begin Provided records

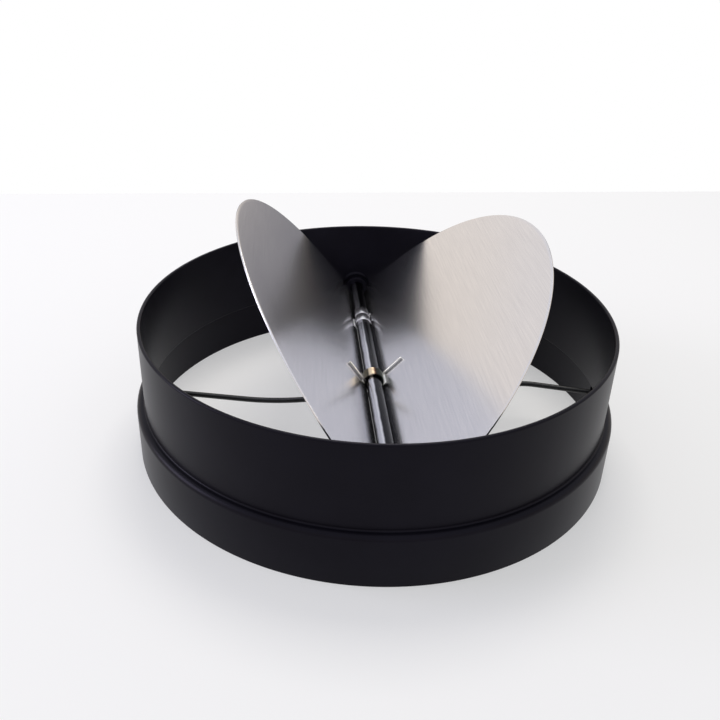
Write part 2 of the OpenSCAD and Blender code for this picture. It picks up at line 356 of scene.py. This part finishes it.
def strap_surface(y_middle):
    """Rolled strap: a rounded strip section swept from inside the sheet to the foot, and on round
    the shaft by 298 degrees. The section is (y, h), and the sweep turns h into a radius."""
    half_w, half_t, edge = STRAP_W / 2, SHEET / 2 - 0.004, 0.16
    section = np.concatenate([arc((half_w - edge, half_t - edge), edge, 0, 90, 3),
                              arc((edge - half_w, half_t - edge), edge, 90, 180, 3),
                              arc((edge - half_w, edge - half_t), edge, 180, 270, 3),
                              arc((half_w - edge, edge - half_t), edge, 270, 360, 3)])
    straight = np.linspace(2.6, 0, 4)[:-1]
    turn = np.radians(np.linspace(-90, -388, 73))
    run_s = np.concatenate([straight, 0 * turn])[:, None]
    angle = np.concatenate([np.full(len(straight), turn[0]), turn])[:, None]
    radius = CURL_R - section[:, 1]
    s = run_s + radius * np.cos(angle)
    h = CURL_R + radius * np.sin(angle)
    grid = np.stack([s, y_middle + section[:, 0] + 0 * s, h], 2)
    ends = [grid[k:k + 1].mean(1, keepdims=True).repeat(grid.shape[1], 1) for k in (0, -1)]
    return np.concatenate([ends[0], grid, ends[1]])


def raised(flat, angle, side):
    """Turns (s, y, h) up to the blade's angle: out = (side cos b, 0, sin b), up = (-side sin b, 0, cos b)."""
    s, y, h = flat[..., 0], flat[..., 1], flat[..., 2] - CURL_R
    x = side * (s * math.cos(angle) - h * math.sin(angle))
    z = HINGE_Z + s * math.sin(angle) + h * math.cos(angle)
    return np.stack([x, y, z], -1)


def blade(name, angle, side, own, other, seed):
    flat = sheet_surface(other, seed)
    ends = [flat[k:k + 1].mean(1, keepdims=True).repeat(flat.shape[1], 1) for k in (0, -1)]
    parts = [(np.concatenate([ends[0], flat, ends[1]]))] + [strap_surface(y) for y in own]
    made = piece(name, [surface(raised(p, angle, side), False, True, p) for p in parts], 30)
    return made


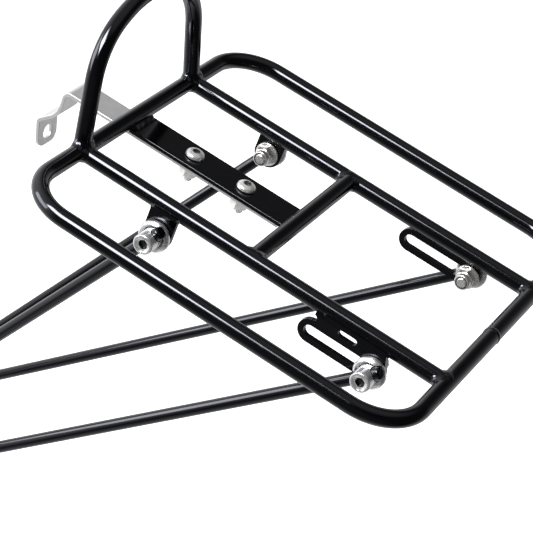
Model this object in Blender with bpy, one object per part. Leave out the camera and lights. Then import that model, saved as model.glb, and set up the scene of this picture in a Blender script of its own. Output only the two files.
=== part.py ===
"""Tubular rear bicycle rack: a welded deck with a hoop, an adjustable stay and four struts.

Frame: metres, +Z up, +X towards the rear of the bicycle, -Y its left side.
The origin is the middle of the front bar, on the tube's axis.
"""
import math

import bmesh
import bpy
from mathutils import Matrix, Vector

# ---------------------------------------------------------------- driving dimensions (metres)
GAP = 0.0003                    # left between neighbouring solids

TUBE_R = 0.00475                # every tube of the frame
TUBE_WALL = 0.0012
TUBE_SIDES = 16
DECK_LENGTH = 0.2305            # front bar to rear bar, axis to axis
DECK_HALF_WIDTH = 0.1165        # middle to outer rail, axis to axis
DECK_CORNER_R = 0.0285
RAIL_Y = 0.058                  # middle to inner rail
MID_BAR_X = 0.1105

HOOP_HEIGHT = 0.0743            # along the hoop's own plane, to the tube's axis
HOOP_LEAN = math.radians(13.0)  # forwards
HOOP_LEG_ANGLE = math.radians(8.4)
HOOP_SHOULDER_R = 0.0375
HOOP_SHOULDER_END = math.radians(62.0)

PLATE_HALF_WIDTH = 0.0112
PLATE_TOP_Z = -0.0034
PLATE_THICKNESS = 0.0025
PLATE_BOLT_X = (0.0397, 0.0739)
PLATE_BOLT_END_Z = -0.0192

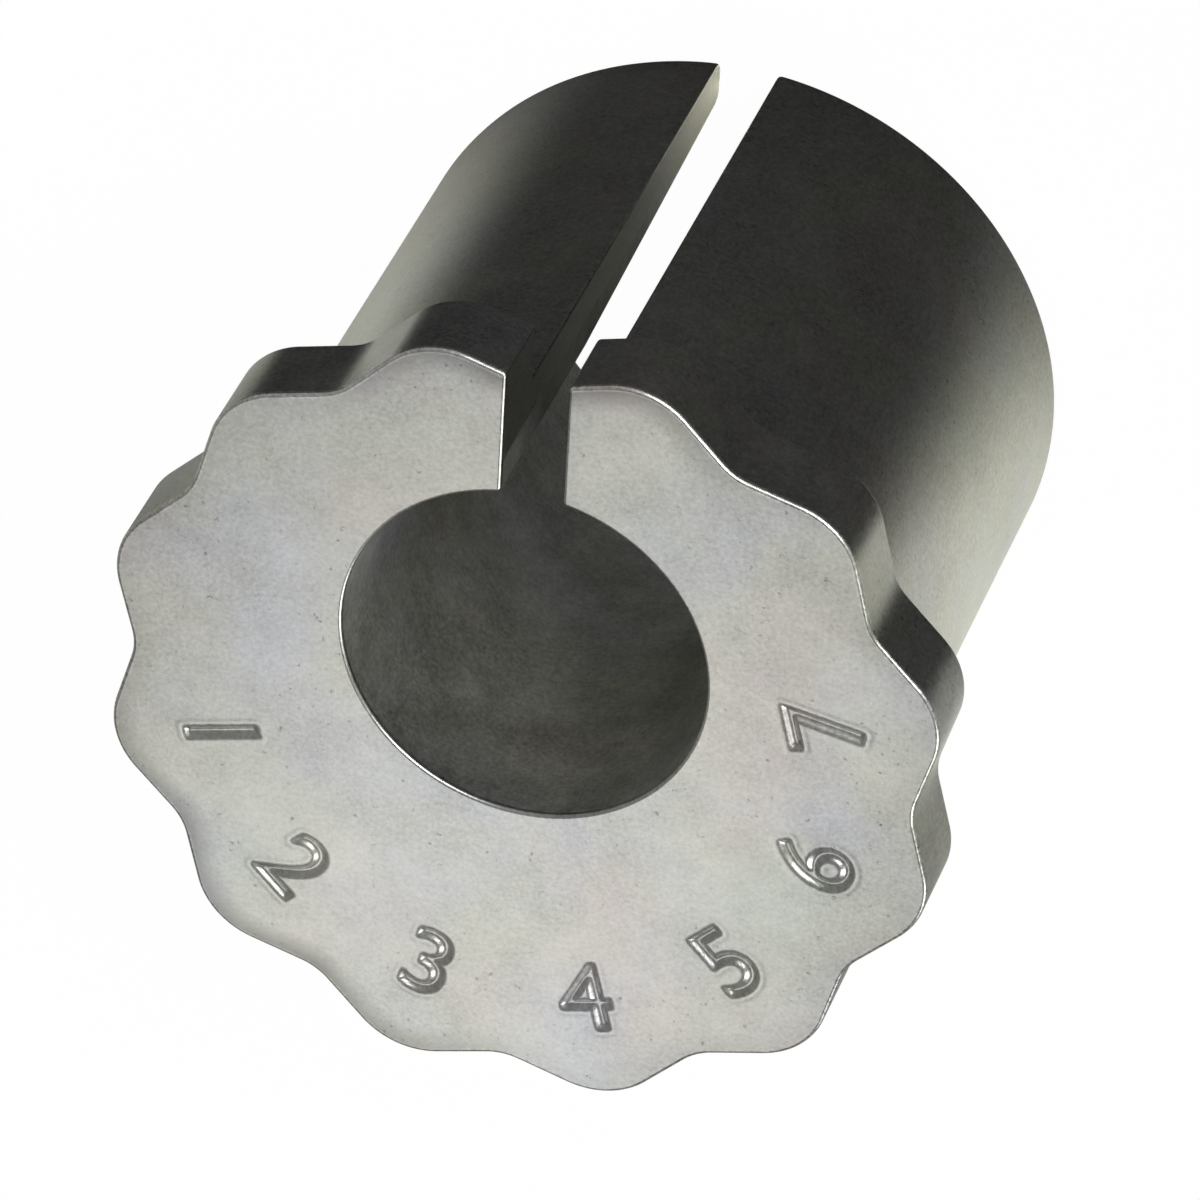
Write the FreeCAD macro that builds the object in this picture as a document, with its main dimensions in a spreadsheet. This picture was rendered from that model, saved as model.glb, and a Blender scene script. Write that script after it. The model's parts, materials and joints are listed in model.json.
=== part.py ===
import FreeCAD, Part
import math
import os
import Sketcher
from FreeCAD import Vector

# Camber sleeve: a split, flanged steel sleeve with an off-centre tapered bore.
# It stands on the far end of its sleeve. +Z runs along the outer axis and out of
# the flange face, and the slit opens towards -Y. Lengths are in millimetres.

SIZES = [
    ("total_length", 37.2, "end face to flange face"),
    ("sleeve_diameter", 35.8, "outside of the sleeve, which fits the axle's eye"),
    ("flange_diameter", 44.2, "across the tops of the lobes"),
    ("flange_thickness", 4.8, "underside to flange face"),
    ("lobe_count", 12, "lobes round the flange, for a spanner or a punch"),
    ("scallop_depth", 1.6, "from the lobe tops to the valley floors"),
    ("floor_share", 0.278, "radius of a valley floor, as a share of the lobe pitch"),
    ("top_share", 0.365, "radius of a lobe's top, as a share of the lobe pitch"),
    ("bore_offset", 4.5, "outer axis to bore axis, towards the slit"),
    ("bore_diameter", 19.05, "straight land at the flange end"),
    ("land_length", 14.0, "depth of the straight land from the flange face"),
    ("taper_ratio", 0.125, "growth of the bore's diameter with depth, 1.5 in per foot"),
    ("slit_width", 3.2, "saw cut from the bore to the outside"),
    ("end_round", 0.8, "radius on the inner and outer edges of the far end"),
    ("edge_break", 0.2, "chamfer that breaks the edges of the flange face"),
]
# Cuts run this far past the faces, and the rim's stock stands this far proud.
CLEAR = 1.0
# Two heights closer than this are one height.
TOLERANCE = 1e-4
# A cut takes away at least this volume.
LEAST_CUT = 1.0
SHEET = "sizes."
LOBE_PITCH = "pi * " + SHEET + "flange_diameter / " + SHEET + "lobe_count"
FAR_BORE = (SHEET + "bore_diameter / 2 + (" + SHEET + "total_length - " + SHEET + "land_length) * "
            + SHEET + "taper_ratio / 2")

document = FreeCAD.newDocument("CamberSleeve")


def make_sheet():
    """Keep every driving dimension in one sheet, a row each."""
    sheet = document.addObject("Spreadsheet::Sheet", "sizes")
    for row, (alias, value, note) in enumerate(SIZES, start=1):
        sheet.set("A%d" % row, alias)
        sheet.set("B%d" % row, str(value))
        sheet.setAlias("B%d" % row, alias)
        sheet.set("C%d" % row, note)
    document.recompute()
    return sheet


def origin_plane(body, role):
    for feature in body.Origin.OriginFeatures:
        if feature.Role == role:
            return feature
    raise RuntimeError("no origin plane " + role)


def new_sketch(body, name, role):
    sketch = body.newObject("Sketcher::SketchObject", name)
    sketch.AttachmentSupport = (origin_plane(body, role), [""])
    sketch.MapMode = "FlatFace"
    return sketch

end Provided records

### [Brief]
Among the lines of the data above, determine how many contain the word "saved". Report the number alone.

### [Task response]
2